On September 12, 1962, John F. Kennedy publicly put the United States on the spot when he declared, “We choose to go to the moon in this decade and do the other things, not because they are easy, but because they are hard, because that goal will serve to organize and measure the best of our energies and skills, because that challenge is one that we are willing to accept…”
NASA made good on Kennedy’s challenge on July 20,1969 when Neil Armstrong and Buzz Aldrin walked on the moon and an audacious achievement was pulled off in less than seven years.
Many people in my country have said that it’s all been downhill for the US since Armstrong’s walk on the moon. They say we have not dared ourselves to be that bold in the following 51 years.
If this assertion is at all accurate, Kennedy would probably say it’s because we have not chosen another moon-shot goal that “would organize and measure the best of our energies and skills…”
Last week, I came across a document in my files titled The Ten-Fold Commitment. It was written by Bill Veltrop. I was introduced to Veltrop and his Ten-Fold Commitment framework in 1990.
He defined a Ten-Fold Commitment as “a commitment to achieving a Ten-Fold increase in one’s capability to make a lasting difference.”
In 1990, I could not grasp that I might be capable of making a ten-fold increase in anything I touched in the world. Work or otherwise. Veltrop’s model intimidated me for a long time but it never left me. I played with it for years but never committed to its rigor. In a way, as Kennedy had identified, I was not willing to do the hard work, and so I never experienced the possibility of marshalling all my energies and skills to make that lasting difference.
Then along came Covid and the months long stretch of lockdowns, working from home, zoom, zoom and more zoom, and with it all, the sense that life as I had grown used to living was tenuously up for grabs. I am clear there is nothing unique about my experiences during the pandemic; what is unique is my reflections and meaning on what the pandemic and its consequences mean to me.
I am past the halfway point in my career, and the time I have to make a lasting impact is shrinking. My colleague and business partner, Matt Barnaby, would facilitate this reflection with a not-so-gentle probe of: “What?”, “So What?”, “Now What?” Though, on reflection, he’d be tougher on me than he would with his clients and just skip the first two questions.

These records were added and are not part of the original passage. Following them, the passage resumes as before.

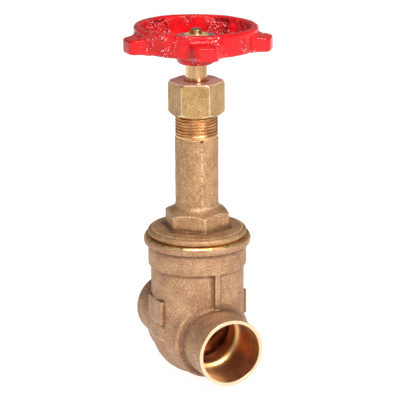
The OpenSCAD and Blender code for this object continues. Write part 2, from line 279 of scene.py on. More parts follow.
def surface(f, low, high, step):
    """Points and quads of the closed surface where f is 0, one vertex in each grid cell that it crosses."""
    low = np.asarray(low, float) - 2.3 * step
    count = [math.ceil((b - a) / step) + 4 for a, b in zip(low, high)]
    field = grid_field(f, low, count, step)
    inside = field < 0
    n = np.array(field.shape)
    total = np.zeros(n - 1, np.int8)
    corners = [(i & 1, i >> 1 & 1, i >> 2 & 1) for i in range(8)]
    for c in corners:
        total += inside[tuple(slice(o, o + m - 1) for o, m in zip(c, n))]
    cells = np.argwhere((total > 0) & (total < 8))
    values = np.stack([field[tuple((cells + c).T)] for c in corners], 1).astype(float)
    offset, hits = np.zeros((len(cells), 3)), np.zeros(len(cells))
    for a in range(8):
        for bit in (1, 2, 4):
            if a & bit:
                continue
            b = a | bit
            cross = (values[:, a] < 0) != (values[:, b] < 0)
            t = values[cross, a] / (values[cross, a] - values[cross, b])
            start, end = np.array(corners[a], float), np.array(corners[b], float)
            offset[cross] += start + t[:, None] * (end - start)
            hits[cross] += 1
    points = low + step * (cells + offset / hits[:, None])
    index = np.full(n - 1, -1, np.int32)
    index[tuple(cells.T)] = np.arange(len(cells))
    quads = []
    for axis in range(3):
        b, c = (axis + 1) % 3, (axis + 2) % 3
        here = [slice(None)] * 3
        there = [slice(None)] * 3
        here[axis], there[axis] = slice(0, -1), slice(1, None)
        change = inside[tuple(here)] != inside[tuple(there)]
        at = np.argwhere(change)
        at = at[(at[:, b] > 0) & (at[:, c] > 0) & (at[:, b] < n[b] - 1) & (at[:, c] < n[c] - 1)]
        leaving = inside[tuple(at.T)]
        ring = []
        for ob, oc in ((-1, -1), (0, -1), (0, 0), (-1, 0)):
            q = at.copy()
            q[:, b] += ob
            q[:, c] += oc
            ring.append(index[tuple(q.T)])
        ring = np.stack(ring, 1)
        ring[~leaving] = ring[~leaving][:, ::-1]
        quads.append(ring)
    quads = np.concatenate(quads)
    edges = np.concatenate([quads[:, [i, (i + 1) % 4]] for i in range(4)])
    valence = np.bincount(edges[:, 0], minlength=len(points)).astype(float)
    for _ in range(RELAX_ROUNDS):
        sums = [np.bincount(edges[:, 0], points[edges[:, 1], k], len(points)) for k in range(3)]
        mean = np.stack(sums, 1)
        points = points + 0.4 * (mean / np.maximum(valence, 1)[:, None] - points)
        g = gradient(f, points)
        length = np.maximum((g ** 2).sum(1), 0.05)
        move = np.clip(f(*points.T) / length, -0.6 * step, 0.6 * step)
        points = points - move[:, None] * g
    return points, quads


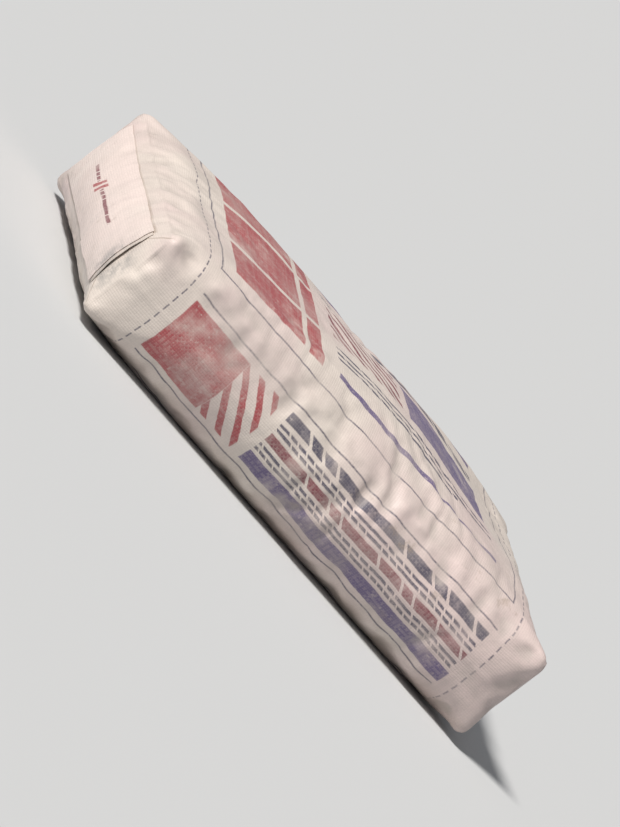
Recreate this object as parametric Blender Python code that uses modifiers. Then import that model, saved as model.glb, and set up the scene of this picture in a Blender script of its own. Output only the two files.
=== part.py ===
"""A filled 50 kg block-bottom valve sack of cement, lying flat on its broad face.

Metres, +Z up. X runs along the sack, Y across it. The origin is on the floor, under the middle of the sack.
The sack is a woven tube whose two ends are folded into block ends. A cover patch is welded over each
block end, and a valve patch lies under one of them, at the corner where the sack is filled.
"""

import bmesh
import bpy

# The filled tube
LENGTH = 0.630  # over the crowned block ends
WIDTH = 0.410  # over the bulging long sides
THICKNESS = 0.160  # lying flat, at the middle
SIDE_BULGE = 0.010  # how far each long side bulges out past the block ends
BLOCK_HEIGHT = 0.115  # a block end, up
BLOCK_LIFT = 0.010  # lower edge of a block end above the floor
BLOCK_CROWN = 0.013  # how far powder bulges a block end out at its centre
BLOCK_CROWN_SIDE = 0.009  # the same beside its short edges
FOLD_ROUND = 0.042  # roundness of the folds round a block end
FALL = 0.229  # length of the stretch in which the top falls to a block end
RISE = 0.078  # length of the stretch in which the base rises to a block end
SQUARING = 0.160  # length of the stretch in which the section turns square
CAGE_LEVELS = 2  # subdivision of the coarse cage

# Loops of the coarse cage
NEAR_END = 0.073  # from a block end to the cross loop between it and the stretch of full thickness
FLAT_HALF_LENGTH = 0.051  # middle of the sack to the first cross loop
FLAT_HALF_WIDTH = 0.056  # middle of the sack to the first lengthwise loop
SHOULDER_IN = 0.108  # widest point to the loop between the long side and the flat of a broad face

# The round of a long side in the middle of the sack, as the place of the cage's loops
SIDE_LOW = 0.028  # height of the loop over the bottom edge
SIDE_HIGH = 0.104  # height of the loop under the top edge
SIDE_BASE_IN = 0.036  # how far the bottom edge is drawn in from the widest point
SIDE_LOW_IN = 0.004  # the same for the loop over the bottom edge
SIDE_HIGH_IN = 0.010  # the same for the loop under the top edge
SIDE_TOP_IN = 0.058  # the same for the top edge
SIDE_TOP_DROP = 0.016  # how far the top edge lies under the flat of the top

# Patches of the same coated fabric, welded to the block ends
FABRIC = 0.0005  # a coated patch with its weld
SEAT_GAP = 0.00035  # clearance under each patch
COVER_LENGTH = 0.322  # cover patch, across the sack
COVER_WIDTH = 0.082  # cover patch, up
VALVE_LENGTH = 0.118  # valve patch, across the sack
VALVE_WIDTH = 0.078  # valve patch, up
VALVE_INSET = 0.028  # outer edge of the valve patch from the corner of the block end
VALVE_RAMP = 0.006  # length over which the cover patch steps down off the valve patch

VALVE_END = -1  # side along X of the filling valve
CLOSED_END = 1


def clear_scene():
    for obj in list(bpy.data.objects):
        bpy.data.objects.remove(obj, do_unlink=True)


def new_collection(name):
    collection = bpy.data.collections.new(name)
    bpy.context.scene.collection.children.link(collection)
    return collection


def new_material(name, colour, roughness):
    material = bpy.data.materials.new(name)
    material.use_nodes = True
    shader = material.node_tree.nodes["Principled BSDF"]
    shader.inputs["Base Color"].default_value = (*colour, 1.0)
    shader.inputs["Roughness"].default_value = roughness
    shader.inputs["Metallic"].default_value = 0.0
    return material


def object_from_bmesh(name, bm, collection, material):
    mesh = bpy.data.meshes.new(name)
    bm.to_mesh(mesh)
    bm.free()
    mesh.shade_smooth()
    mesh.materials.append(material)
    obj = bpy.data.objects.new(name, mesh)
    collection.objects.link(obj)
    return obj


def cut(bm, axis, station, keep=0):
    """Cuts the mesh by a plane across the axis, and keeps both sides, or only the one that keep names by sign."""
    point, normal = [0.0, 0.0, 0.0], [0.0, 0.0, 0.0]
    point[axis], normal[axis] = station, 1.0
    everything = bm.verts[:] + bm.edges[:] + bm.faces[:]
    bmesh.ops.bisect_plane(
        bm, geom=everything, plane_co=point, plane_no=normal, clear_inner=keep > 0, clear_outer=keep < 0
    )


def box_stations():
    """Where the loops of the plain box lie before it is shaped, along X, Y and Z."""
    half_length = LENGTH / 2 - BLOCK_CROWN
    lengthwise = (half_length - FOLD_ROUND, half_length - NEAR_END, half_length - FALL, FLAT_HALF_LENGTH)
    across = (WIDTH / 2 - FOLD_ROUND, FLAT_HALF_WIDTH)
    up = (FOLD_ROUND, THICKNESS / 2, THICKNESS - FOLD_ROUND)
    return lengthwise, across, up


def nearest(value, stations):
    """The index of the station that the value lies at."""
    return min(range(len(stations)), key=lambda index: abs(stations[index] - value))


def share_beyond(value, start, stop):
    """How far the value has gone from start to stop, from 0 to 1."""
    return min(1.0, max(0.0, (value - start) / (stop - start)))


def shaped(point):
    """A vertex of the plain box, moved to its place on the cage of the filled sack."""
    x, y, z = point
    half_length = LENGTH / 2 - BLOCK_CROWN
    _, across, up = box_stations()
    level = nearest(z, (0.0, *up, THICKNESS))
    column = nearest(abs(y), (WIDTH / 2, *across))
    is_edge, is_shoulder = column == 0, column == 1
    is_base, is_top = level == 0, level == 4

    # In the middle the long sides are round, and the flat of the top ends at their top edges.
    height_middle = (0.0, SIDE_LOW, THICKNESS / 2, SIDE_HIGH, THICKNESS)[level]
    width_middle = abs(y)
    if is_edge:
        width_middle -= (SIDE_BASE_IN, SIDE_LOW_IN, 0.0, SIDE_HIGH_IN, SIDE_TOP_IN)[level]
    if is_shoulder:
        width_middle = WIDTH / 2 - SHOULDER_IN
    if is_edge and is_top:
        height_middle -= SIDE_TOP_DROP

    # At a block end the section is lower and square, and it is off the floor.
    above_lift = (0.0, FOLD_ROUND, BLOCK_HEIGHT / 2, BLOCK_HEIGHT - FOLD_ROUND, BLOCK_HEIGHT)[level]
    height_end = BLOCK_LIFT + above_lift
    width_end = abs(y)
    if is_edge or is_shoulder:
        width_end -= SIDE_BULGE

    # The top falls and the base rises along arcs, ever more steeply towards the block end.
    stretch = RISE if is_base else FALL
    lowered = share_beyond(abs(x), half_length - stretch, half_length) ** 2
    height = height_middle + (height_end - height_middle) * lowered
    squared = share_beyond(abs(x), half_length - SQUARING, half_length)
    squared = squared * squared * (3.0 - 2.0 * squared)
    width = width_middle + (width_end - width_middle) * squared

    # Powder pushes the middle of a block end out.
    on_end = abs(x) > half_length - FOLD_ROUND / 2
    if on_end and not (is_base or is_top or is_edge):
        crown = BLOCK_CROWN_SIDE if is_shoulder else BLOCK_CROWN
        x += crown * (1 if x > 0 else -1)
    return x, width * (1 if y > 0 else -1), height


def build_sack(collection, material):
    bm = bmesh.new()
    bmesh.ops.create_cube(bm, size=1.0)
    size = (LENGTH - 2 * BLOCK_CROWN, WIDTH, THICKNESS)
    bmesh.ops.scale(bm, vec=size, verts=bm.verts)
    bmesh.ops.translate(bm, vec=(0, 0, THICKNESS / 2), verts=bm.verts)
    lengthwise, across, up = box_stations()
    for axis, stations in enumerate((lengthwise, across)):
        for station in stations:
            cut(bm, axis, station)
            cut(bm, axis, -station)
    for station in up:
        cut(bm, 2, station)
    for vert in bm.verts:
        vert.co = shaped(vert.co)
    sack = object_from_bmesh("sack_body", bm, collection, material)
    subdivision = sack.modifiers.new("Subdivision", "SUBSURF")
    subdivision.levels = CAGE_LEVELS
    subdivision.render_levels = CAGE_LEVELS
    # Triangles here, so that the patches, which are cut from this surface, have the same ones.
    sack.modifiers.new("Triangles", "TRIANGULATE")
    return sack


def build_patch(name, end, across, size, sack, collection, material, over_valve=None):
    """A patch that lies on a block end: its stretch of the sack's surface, lifted off it and made thick.

    across is (centre, length) along Y, and size is its width up. over_valve is (edge, lift) where the patch
    passes over the valve patch: up to edge along Y it stands higher by lift.
    """
    centre, length = across
    middle = BLOCK_LIFT + BLOCK_HEIGHT / 2
    bm = bmesh.new()
    bm.from_object(sack, bpy.context.evaluated_depsgraph_get())
    cut(bm, 0, 0.0, keep=end)
    cut(bm, 1, centre - length / 2, keep=1)
    cut(bm, 1, centre + length / 2, keep=-1)
    cut(bm, 2, middle - size / 2, keep=1)
    cut(bm, 2, middle + size / 2, keep=-1)
    bmesh.ops.translate(bm, vec=(end * SEAT_GAP, 0, 0), verts=bm.verts)
    if over_valve:
        edge, lift = over_valve
        cut(bm, 1, edge)
        cut(bm, 1, edge + VALVE_RAMP)
        raised = [vert for vert in bm.verts if vert.co.y < edge + VALVE_RAMP / 2]
        bmesh.ops.translate(bm, vec=(end * lift, 0, 0), verts=raised)
    patch = object_from_bmesh(name, bm, collection, material)
    thicken = patch.modifiers.new("Fabric", "SOLIDIFY")
    thicken.thickness = FABRIC
    thicken.offset = 1.0


def main():
    clear_scene()
    collection = new_collection("cement_bag")
    sack_fabric = new_material("coated_woven_sack", (0.72, 0.66, 0.62), 0.55)
    patch_fabric = new_material("coated_patch", (0.76, 0.70, 0.65), 0.5)
    valve_fabric = new_material("valve_fabric", (0.70, 0.66, 0.62), 0.6)

    sack = build_sack(collection, sack_fabric)

    valve_outer = -(WIDTH / 2 - SIDE_BULGE - VALVE_INSET)
    valve_inner = valve_outer + VALVE_LENGTH
    valve_across = ((valve_outer + valve_inner) / 2, VALVE_LENGTH)
    build_patch("valve_patch", VALVE_END, valve_across, VALVE_WIDTH, sack, collection, valve_fabric)

    cover_across = (0.0, COVER_LENGTH)
    over_valve = (valve_inner + SEAT_GAP, FABRIC + SEAT_GAP)
    build_patch(
        "valve_end_cover_patch", VALVE_END, cover_across, COVER_WIDTH, sack, collection, patch_fabric,
        over_valve=over_valve,
    )
    build_patch("closed_end_cover_patch", CLOSED_END, cover_across, COVER_WIDTH, sack, collection, patch_fabric)


main()
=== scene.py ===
"""The looks of a filled block-bottom valve sack of cement, lying flat on its broad face.

Metres, +Z up. X runs along the sack, Y across it, and the filling valve is at the -X end on the -Y side.
The sack starts as the empty folded cloth, a box of even cells. A cloth simulation blows it up under an uneven
lid, as powder fills a sack and its neighbours press on it. What is printed, woven or welded on the cloth
keeps its place on it through the UV map "cloth", which is in metres.
"""

import math

import bmesh
import bpy
import numpy as np
from mathutils import Matrix, Vector, noise
from mathutils.bvhtree import BVHTree
from mathutils.interpolate import poly_3d_calc


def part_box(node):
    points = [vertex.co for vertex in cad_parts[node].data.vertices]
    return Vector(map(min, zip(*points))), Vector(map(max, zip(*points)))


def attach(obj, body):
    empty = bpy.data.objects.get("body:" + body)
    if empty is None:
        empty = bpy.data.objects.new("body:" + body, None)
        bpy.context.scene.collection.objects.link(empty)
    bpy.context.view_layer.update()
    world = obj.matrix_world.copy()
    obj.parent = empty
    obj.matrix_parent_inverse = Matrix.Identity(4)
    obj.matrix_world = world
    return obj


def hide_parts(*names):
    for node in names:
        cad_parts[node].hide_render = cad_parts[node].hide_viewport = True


# The cloth before the sack is filled
TUBE_LENGTH = 0.607
BLOCK_WIDTH = 0.388  # a block end, across
BLOCK_HEIGHT = 0.120  # a block end, up
CELL = 0.0058  # size of a cell of the cloth
FOLD_ROUND = 0.012  # radius of the folds
START_LIFT = 0.004  # height of the empty sack above the floor
UNEVEN = ((18.0, 0.0016), (60.0, 0.0008))  # (waves a metre, height) of what breaks the sack's symmetry
SEED = 4  # of that unevenness

# Filling it
FILL_FRAMES = 30
FILL_STEPS = 8  # of the simulation in each frame
FILL_PRESSURE = 4.0
CLOTH_MASS = 0.3
CLOTH_STRETCH = 100.0
CLOTH_SHEAR = 10.0
CLOTH_BEND = 0.05
END_BEND = 5.0  # the block ends are several layers thick
CLOTH_DAMPING = 25.0
BEND_DAMPING = 0.5
AIR_DAMPING = 5.0
FRICTION = 5.0
CONTACT = 0.002  # distance that the simulation keeps to the floor and the lid
PRESS_FLOOR_HALF = 1.5
LID_HALF = 0.5
LID_CELLS = (48, 36)
LID_HEIGHT = 0.165
LID_FALL_LENGTHWISE = 0.22
LID_FALL_ACROSS = 0.10
LID_BUMP = 0.004
LID_WAVES = ((13, 5, 1.0), (-4, 17, 0.5), (27, -11, 0.0))  # radians a metre along X and Y, and at the middle
LID_SHORT_WAVES = 0.6  # height of the shortest of them, as a share

# How the filled cloth is fitted to the solid sack
CAP = 0.005  # how far it may stand off the solid
BROAD_ROUNDS = 60  # rounds of smoothing that leave only the broad form
REST_BAND = 0.0015  # what is lower than this lies on the floor

# Its wrinkles. Rounds are rounds of smoothing.
SMOOTHING = (0.3, 0.7)  # shares of a vertex and of its neighbours in each round
BROADER = 4  # how many times more rounds find the broad form
WRINKLE_ROUNDS = 12  # rounds that leave out the wrinkles, on the cells of the simulation
FINEST_ROUNDS = 2  # the same for the finest of them
WRINKLE_GAIN = 2.4  # how much deeper the wrinkles get
END_WRINKLE_GAIN = -0.8  # the same on the block ends, where they get shallower
GAIN_ROUNDS = 4  # rounds between the two
HOLLOW_ROUNDS = 40  # rounds that leave out the wrinkles, on the finer cells that are shown
HOLLOW_BLUR = 8  # rounds on the depth of the hollows

# Small sharp creases of a handled sack
CREASE_DEPTH = 0.0021
CREASE_WIDTH = 0.13  # in the noise's own measure
CREASE_WAVES_SIDE = (30.0, 9.0, 9.0)  # waves a metre along X, Y and Z beside the long sides
CREASE_WAVES_END = (9.0, 28.0, 14.0)  # the same beside the block ends
CREASE_SHIFT_SIDE = 3.0  # how far the noise is shifted, so that the two kinds differ
CREASE_SHIFT_END = 8.0
CREASE_GROUPS = 11.0  # waves a metre of where there are creases
CREASE_GROUP_RAMP = (2.5, 0.2)  # slope and start of their depth there
CREASE_TURN = (0.19, 0.26)  # between these distances from the middle the creases turn
CREASE_REACH = (0.35, 0.90)  # shares of the way to the rim between which the creases get deeper
CREASE_REACH_ENDS = 0.9  # where a block end counts on that way
CREASE_MIDDLE = 0.45  # depth of the creases in the middle, as a share
CREASE_ON_ENDS = 0.25  # the same on the block ends
CREASE_FROM_FLOOR = 0.010  # height at which the creases have their full depth

# The folds
FLAP_STEP = 0.0007  # height of the folded flaps over the tucked corner beside them
FLAP_SOFT = 0.003  # width of the step
FLAP_FADE_UP = 0.012  # width of the strip in which the flaps run out at the top and bottom of a block end
FLAP_FADE_ACROSS = 0.006  # the same at its sides
FOLD_RIDGE = 0.0011  # height of the ridge along the folds round a block end
TUBE_RIDGE = 0.0005  # the same along the edges that the tube had while it was flat
RIDGE_WIDTH = 0.0022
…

I have made two clear decisions on how to use myself during what’s left of my professional time.
One is to end my long romance with Adaptive Leadership and get married. Adaptive Leadership was born at Harvard University and it’s fair to say that Adaptive Leadership’s parents are Ron Heifetz and Marty Linsky. I have been a supporter of the Adaptive Leadership frameworks and the need for developing more people who choose to lead and who have the capacity to mobilize others to take on the hardest problems the world faces.
It’s time to get to work helping those people build Adaptive Leadership capacity.
The second decision is my Ten-Fold Commitment: Develop 2000 adaptive leaders around the world by the end of 2026.
I have no clear idea on how to achieve this goal. I know I will need to get some help.
I do know that to pull this off I will need to live by John Kennedy’s declaration that doing the hard work will organize and measure all of my energies and skills.
I wonder if NASA has any unused Saturn V rockets laying around?